SHORT EXERCISE: Write out exactly the lines between the line containing "for i, node" and the line containing "obj.matrix_parent_inverse = Matrix.Identity(4)", including both of those lines, and nothing more.

INFORMATION SHOWN:
────────
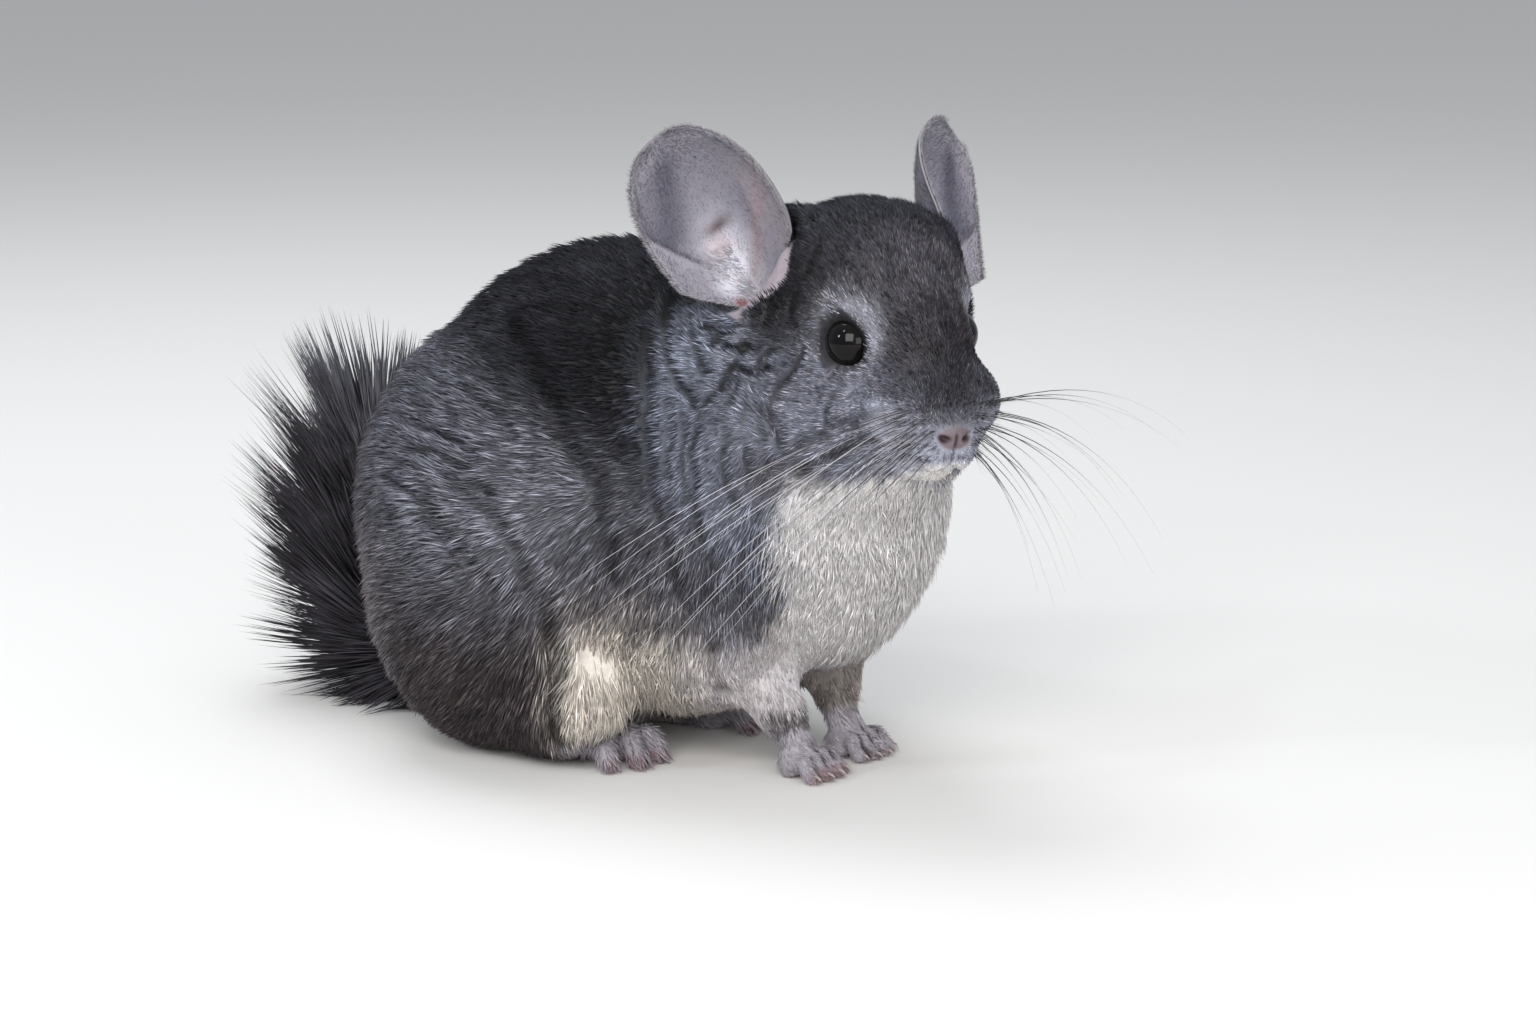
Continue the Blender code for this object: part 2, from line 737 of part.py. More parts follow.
def build_tail(name, first, last, rows, body, draw):
    """A length of the tail: a slim core, and locks that fan out from it towards the tip."""
    bone = tail_bone()
    steps = len(bone) - 1
    low, high = round(first * steps), round(last * steps)
    core_line = bone[low : high + 1]
    radii = [TAIL_CORE * (1 - 0.55 * (low + i) / steps) for i in range(len(core_line))]
    core = tube(core_line, radii, 12)
    frames = ring_frames(bone)
    locks = []
    for row in range(rows):
        share = first + (last - first) * (row + 0.5) / rows
        spot = share * steps
        index = min(int(spot), steps - 1)
        root = bone[index].lerp(bone[index + 1], spot - index)
        tangent, side, up = frames[index]
        length = TAIL_HAIR * (0.78 + 0.34 * share)
        for k in range(TAIL_AROUND):
            angle = math.tau * (k + 0.5 * (row % 2) + draw.uniform(-0.2, 0.2)) / TAIL_AROUND
            out = math.cos(angle) * side + math.sin(angle) * up
            lean = TAIL_LEAN * (1 - 0.35 * share) * draw.uniform(0.85, 1.15)
            start = tangent * math.cos(lean) + out * math.sin(lean)
            reach = length * draw.uniform(0.85, 1.12)
            line = []
            for step in range(LOCK_STEPS + 1):
                t = step / LOCK_STEPS
                curve = out * (-0.12 * t * t) + tangent * (0.14 * t * t)
                point = root + (start * t + curve) * reach
                point.z = max(point.z, FLOOR_CLEAR)
                line.append(point)
            locks.append(lock(line, LOCK_WIDE * draw.uniform(0.85, 1.15), LOCK_THICK, out.cross(tangent).cross(start)))
    boolean(core, locks, "UNION", TAIL_SOLVER)
    flattened(core, 0.0006)
    core.name = name
    return core


# ---------------------------------------------------------------- parting the body


def half_space(point, normal, shift=0.0):
    """A big box whose face lies on a plane; the box is on the side that the normal points to."""
    size = 0.5
    normal = normal.normalized()
    bm = bmesh.new()
    bmesh.ops.create_cube(bm, size=size)
    turn = Vector((0, 0, 1)).rotation_difference(normal).to_matrix().to_4x4()
    place = Matrix.Translation(point + normal * (size / 2 - shift)) @ turn
    bmesh.ops.transform(bm, matrix=place, verts=bm.verts)
    return object_from("half_space", bm)


def copy_of(obj, name):
    copy = obj.copy()
    copy.data = obj.data.copy()
    copy.name = name
    bpy.context.scene.collection.objects.link(copy)
    return copy


def part_off(body, name, region, wider):
    """Takes what lies in a region off the body as its own node, and leaves a gap behind it."""
    piece = boolean(copy_of(body, name), [region], "INTERSECT")
    boolean(body, [wider], "DIFFERENCE")
    return piece


def limb_regions(kind, side):
    centre, semi, turn = LIMBS[kind]
    middle = FRONT_Y if kind == "foreleg" else 0
    centre = Vector((centre[0], middle + side * centre[1], centre[2]))
    turn = (side * turn[0], turn[1], side * turn[2])
    wider = tuple(axis + GAP for axis in semi)
    return ellipsoid(centre, semi, turn, None, 16, 8), ellipsoid(centre, wider, turn, None, 16, 8)


def part_body(body):
    """The body as torso, neck, head, thighs and forelegs."""
    nodes = []
    head = head_matrix()
    turn = head.to_3x3()
    for name, (point, normal) in CUTS.items():
        point, normal = head @ Vector(point), turn @ Vector(normal)
        nodes.append(part_off(body, name, half_space(point, normal), half_space(point, normal, GAP)))
    for kind in LIMBS:
        for side, hand in ((-1, "right"), (1, "left")):
            nodes.append(part_off(body, f"{kind}_{hand}", *limb_regions(kind, side)))
    body.name = "torso"
    return [body, *nodes]


# ---------------------------------------------------------------- main


def finish(obj, slot):
    obj.data.materials.clear()
    obj.data.materials.append(material(slot))
    obj.data.shade_smooth()
    obj.data.set_sharp_from_angle(angle=math.radians(50))


def settle(nodes):
    """Hangs every node on one empty, moved so that the world's origin is under the model's middle."""
    corners = [vertex.co for node in nodes for vertex in node.data.vertices]
    low = [min(corner[axis] for corner in corners) for axis in range(3)]
    high = [max(corner[axis] for corner in corners) for axis in range(3)]
    stand = bpy.data.objects.new("chinchilla", None)
    stand.location = (-(low[0] + high[0]) / 2, -(low[1] + high[1]) / 2, -low[2])
    bpy.context.scene.collection.objects.link(stand)
    for node in nodes:
        node.parent = stand


def main():
    discard(list(bpy.data.objects))
    draw = random.Random(SEED)
    body = add_face(build_body())
    paws = []
    for side, hand in ((-1, "right"), (1, "left")):
        paws.append(build_forepaw(f"forepaw_{hand}", side))
        paws.append(build_hind_foot(f"hind_foot_{hand}", side))
    trimmed(body, *paws)
    limbs = [(paw, "paw") for paw in paws]
    for side, hand in ((-1, "right"), (1, "left")):
        limbs.append((build_ear(f"ear_{hand}", side, body), "ear"))
        eye = ellipsoid(eye_place(side), (EYE_RADIUS,) * 3, (0, 0, 0), head_matrix(), 16, 10)
        eye.name = f"eye_{hand}"
        limbs.append((eye, "eye"))
    for side, hand in ((-1, "right"), (1, "left")):
        limbs.append((build_whiskers(f"whiskers_{hand}", side, body), "coat"))
    tail = [
        build_tail(f"tail_{name}", first, last, rows, body, draw)
        for name, first, last, rows in TAIL_LENGTHS
    ]
    for i, node in enumerate(tail):
        trimmed(node, body, *tail[i + 1 : i + 2], solver=TAIL_SOLVER)
    coated = part_body(body)
    for node in coated:
        finish(node, "coat")
    for node in tail:
        finish(node, "tail")
    for node, slot in limbs:
        finish(node, slot)
    settle([*coated, *tail, *(node for node, _ in limbs)])


main()
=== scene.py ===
import json
import math

import bmesh
import bpy
import numpy as np
from mathutils import Matrix, Vector
from mathutils.bvhtree import BVHTree
from mathutils.kdtree import KDTree

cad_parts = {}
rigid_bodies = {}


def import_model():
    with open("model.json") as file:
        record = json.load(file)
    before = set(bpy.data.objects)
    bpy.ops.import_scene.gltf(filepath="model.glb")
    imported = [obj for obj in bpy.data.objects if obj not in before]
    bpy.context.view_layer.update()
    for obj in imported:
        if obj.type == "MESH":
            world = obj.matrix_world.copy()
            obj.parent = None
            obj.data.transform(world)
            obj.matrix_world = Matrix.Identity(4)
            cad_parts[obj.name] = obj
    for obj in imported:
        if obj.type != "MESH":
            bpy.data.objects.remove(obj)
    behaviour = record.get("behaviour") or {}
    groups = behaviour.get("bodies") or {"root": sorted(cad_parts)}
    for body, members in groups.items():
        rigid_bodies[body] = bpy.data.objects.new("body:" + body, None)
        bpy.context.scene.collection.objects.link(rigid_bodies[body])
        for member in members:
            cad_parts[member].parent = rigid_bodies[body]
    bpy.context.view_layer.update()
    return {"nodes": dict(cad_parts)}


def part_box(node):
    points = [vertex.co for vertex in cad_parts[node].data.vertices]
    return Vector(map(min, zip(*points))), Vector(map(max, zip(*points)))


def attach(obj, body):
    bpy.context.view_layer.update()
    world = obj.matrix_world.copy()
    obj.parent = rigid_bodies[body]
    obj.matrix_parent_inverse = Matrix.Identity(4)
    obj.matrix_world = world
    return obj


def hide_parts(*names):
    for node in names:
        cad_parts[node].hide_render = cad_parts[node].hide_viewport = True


# A grey chinchilla on all fours: one skin over the flesh, a coat of solid tufts, eyes, ears, claws,
# whiskers and a plumed tail. Lengths are in metres unless a name says mm.

for leftover in list(bpy.data.objects):
    bpy.data.objects.remove(leftover)
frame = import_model()
draw = np.random.default_rng(11)
sides = {"right": -1, "left": 1}

# ---- where the animal stands

headTurn = {"yawDeg": -27, "pitchDeg": 14, "eyeForward": 0.0010}  # the head's turn in the solids
bodyToHead = np.array((0.0752, -0.0090, 0.1172))  # from the point between the feet to the head's middle


def middleOf(node):
    low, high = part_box(node)
    return (low + high) / 2


eyeMiddles = {side: np.array(middleOf("eye_" + hand)) for hand, side in sides.items()}
eyeRadius = (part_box("eye_right")[1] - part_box("eye_right")[0]).x / 2
headAxes = np.array(
    Matrix.Rotation(math.radians(headTurn["yawDeg"]), 3, "Z")
    @ Matrix.Rotation(math.radians(headTurn["pitchDeg"]), 3, "Y")
)
headMiddle = (eyeMiddles[-1] + eyeMiddles[1]) / 2 - headAxes @ np.array((headTurn["eyeForward"], 0, 0))
bodyMiddle = headMiddle - bodyToHead


def fromHead(points):
    return np.asarray(points, float) @ headAxes.T + headMiddle


def toHead(points):
    return (points - headMiddle) @ headAxes


def mirrored(point, side):
    return np.array((point[0], point[1] * side, point[2]))


# ---- small tools


def smoothStep(low, high, value):
    t = np.clip((value - low) / (high - low), 0, 1)
    return t * t * (3 - 2 * t)


def bell(distance, width):
    return np.exp(-((distance / width) ** 2))


def mix(colour, other, share):
    share = np.asarray(share)[..., None]
    return colour * (1 - share) + other * share


def layered(colour, tones, layers):
    # named tones, painted one over the other, each with its share
    for name, share in layers:
        colour = mix(colour, tones[name], share)
    return colour


def blob(points, middle, scale, width):
    # 1 at a spot, fading away from it over a width, with each axis scaled
    return bell(np.linalg.norm((points - middle) * scale, axis=1), width)


def tone(red, green, blue):
    value = np.array((red, green, blue)) / 255
    return np.where(value <= 0.04045, value / 12.92, ((value + 0.055) / 1.055) ** 2.4)


def unit(vectors):
    return vectors / np.maximum(np.linalg.norm(vectors, axis=-1, keepdims=True), 1e-12)


def across(vectors, normals):
    return unit(vectors - normals * (vectors * normals).sum(-1, keepdims=True))


def lumps(points, size, seed=0):
    # a smooth random field from -1 to 1, with lumps of a given size
    place = np.asarray(points, float) / size + seed * 17.31 + 100
    cell = np.floor(place).astype(np.int64)
    part = place - cell
    part = part * part * (3 - 2 * part)
    total = np.zeros(len(place))
    for corner in np.ndindex(2, 2, 2):
        spot = cell + corner
        code = (spot[:, 0] * 374761393 + spot[:, 1] * 668265263 + spot[:, 2] * 1440662683 + seed * 97) & 0xFFFFFFFF
        code = ((code ^ (code >> 13)) * 1274126177) & 0xFFFFFFFF
        value = ((code ^ (code >> 16)) & 0xFFFF) / 32767.5 - 1
        total += value * np.prod(np.where(corner, part, 1 - part), axis=1)
    return total


def drift(points, size, seed):
    # three such fields, one for each axis
    return np.column_stack([lumps(points, size, seed + axis) for axis in range(3)])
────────
ANSWER IN FULL:
    for i, node in enumerate(tail):
        trimmed(node, body, *tail[i + 1 : i + 2], solver=TAIL_SOLVER)
    coated = part_body(body)
    for node in coated:
        finish(node, "coat")
    for node in tail:
        finish(node, "tail")
    for node, slot in limbs:
        finish(node, slot)
    settle([*coated, *tail, *(node for node, _ in limbs)])


main()
=== scene.py ===
import json
import math

import bmesh
import bpy
import numpy as np
from mathutils import Matrix, Vector
from mathutils.bvhtree import BVHTree
from mathutils.kdtree import KDTree

cad_parts = {}
rigid_bodies = {}


def import_model():
    with open("model.json") as file:
        record = json.load(file)
    before = set(bpy.data.objects)
    bpy.ops.import_scene.gltf(filepath="model.glb")
    imported = [obj for obj in bpy.data.objects if obj not in before]
    bpy.context.view_layer.update()
    for obj in imported:
        if obj.type == "MESH":
            world = obj.matrix_world.copy()
            obj.parent = None
            obj.data.transform(world)
            obj.matrix_world = Matrix.Identity(4)
            cad_parts[obj.name] = obj
    for obj in imported:
        if obj.type != "MESH":
            bpy.data.objects.remove(obj)
    behaviour = record.get("behaviour") or {}
    groups = behaviour.get("bodies") or {"root": sorted(cad_parts)}
    for body, members in groups.items():
        rigid_bodies[body] = bpy.data.objects.new("body:" + body, None)
        bpy.context.scene.collection.objects.link(rigid_bodies[body])
        for member in members:
            cad_parts[member].parent = rigid_bodies[body]
    bpy.context.view_layer.update()
    return {"nodes": dict(cad_parts)}


def part_box(node):
    points = [vertex.co for vertex in cad_parts[node].data.vertices]
    return Vector(map(min, zip(*points))), Vector(map(max, zip(*points)))


def attach(obj, body):
    bpy.context.view_layer.update()
    world = obj.matrix_world.copy()
    obj.parent = rigid_bodies[body]
    obj.matrix_parent_inverse = Matrix.Identity(4)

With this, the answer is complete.